Third straight decline in benchmark diesel as futures trend higher


The weekly benchmark diesel price used for most fuel surcharges recorded its third straight decrease after weeks of higher numbers, but the recent direction of futures prices suggest the pullback may not continue.

The Department of Energy\Energy Information Administration average weekly retail diesel price fell 5.2 cents/gallon to $5.351/g, published Tuesday and effective Monday.

That’s a decline of 29.2 cts/g over the last 3 weeks in the benchmark price used to set most fuel surcharges. But futures prices have turned higher, the AAA price was up today for the first time in more than 2 weeks, and there’s little bearish news out of the Strait of Hormuz. The price released Tuesday could be a bottom for this cycle.

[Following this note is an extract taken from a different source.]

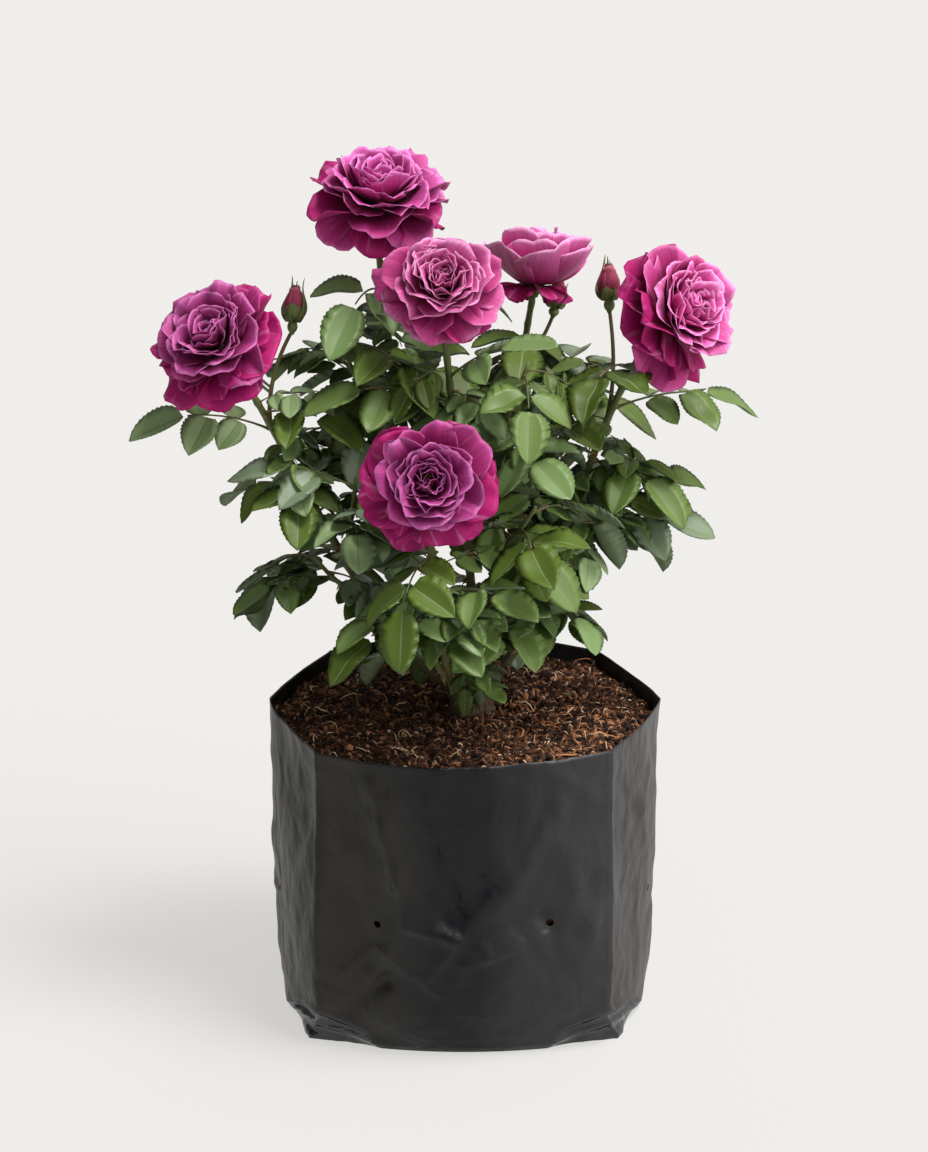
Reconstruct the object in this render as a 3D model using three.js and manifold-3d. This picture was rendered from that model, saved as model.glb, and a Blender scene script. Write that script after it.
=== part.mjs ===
// A rose bush in a black polythene grow bag, in millimetres, +Z up, with the front of the bag
// towards -Y. The origin is the middle of the bag's flat underside, where it stands on the ground.
// Each cane, mass of leaves, bloom and bud is one closed solid of its own. Solids that meet keep
// SEAT between them. Leaves are fused to the stem that carries them, and petals to their stalk.
import * as THREE from "three";
import { mergeVertices } from "three/addons/utils/BufferGeometryUtils.js";
import Module from "manifold-3d";

const wasm = await Module();
wasm.setup();

// Driving dimensions: the clearance between solids that meet, and the film of the bag
const SEAT = 0.3;
const BAG_WALL = 1.0;

// The bag's outline at each height: half its width at the side folds, where its creases lie, and
// half its depth at the middle of a broad face
const BAG_LEVELS = [
  { z: 0, fold: 113, creaseX: 102, creaseY: 79, face: 98 },
  { z: 4, fold: 118, creaseX: 104, creaseY: 81, face: 101 },
  { z: 13, fold: 123, creaseX: 97, creaseY: 83, face: 105 },
  { z: 32, fold: 126, creaseX: 94, creaseY: 93, face: 110 },
  { z: 90, fold: 127.5, creaseX: 95, creaseY: 97, face: 119 },
  { z: 150, fold: 128, creaseX: 94, creaseY: 97, face: 123 },
  { z: 210, fold: 128.5, creaseX: 93, creaseY: 96, face: 125 },
];
const BAG_TOP = 210;
const FACE_STEPS = 6;
const SIDE_BULGE = 4;
const HOLE = { radius: 2.4, sides: 6, punch: 24, faceX: 55, faceZ: 97, sideY: 22, sideZ: 82 };

// The compost: its height at the edge and at the crown, and the bumps in between
const SOIL = { edge: 196, crown: 201, bump: 2.2, rings: 3, seed: 7 };

// The woody foot of the bush: where it stands, and its radius at the ground and at the neck
const FOOT = { x: 4, y: 2, base: 15, neck: 10.5, height: 24, sides: 9, knobs: 0.07 };

// Stems and shoots: their radii and the corners of their section
const CANE = { sides: 6, stepsPerLength: 16 };
const STALK = { radius: 1.9, from: 0.94, sides: 5 };
const SHOOT = { base: 2.2, tip: 1.2, sides: 5, steps: 4, bare: 0.25 };
const BUD_STALK = { base: 1.5, tip: 1.4, sides: 5, steps: 4 };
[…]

The price has declined 29.2 cts/g over the last three weeks, which means it is that much under the highest price in the cycle since the start of the war in Iran and the broader Middle East. The price published by the DOE/EIA right before the recent downturn was $5.643/g on April 6.

The record high in the DOE/EIA series, which goes back to 1994, is $5.81, set in June 2022.

The settlement price of ultra low sulfur diesel (ULSD) on the CME commodity exchange reached its highest level since the war began on March 27, when it settled at $4.4955/g. It settled slightly below that on April 7, at $4.4744/g.

ULSD plummeted a day later, more than 66 cts/g, on announcement of a ceasefire, settling at $3.8084/g. Prices have made a steady move higher since then, despite a market that has been up and down on any given day’s news on the possible reopening of the Strait of Hormuz.

ULSD crossed the $4/g mark in trading Monday before settling just under that. It exceeded the $4 mark again Tuesday before a slight decline by 11 a.m. Tuesday.

What comes next

There has been enough stability in current markets that extreme talk of an eventual $200/b price for Brent crude, the world’s benchmark, has mostly faded.

But what hasn’t faded are growing concerns that oil prices may be sticking at higher levels for awhile, regardless of whatever developments occur with the reopening of the Strait of Hormuz.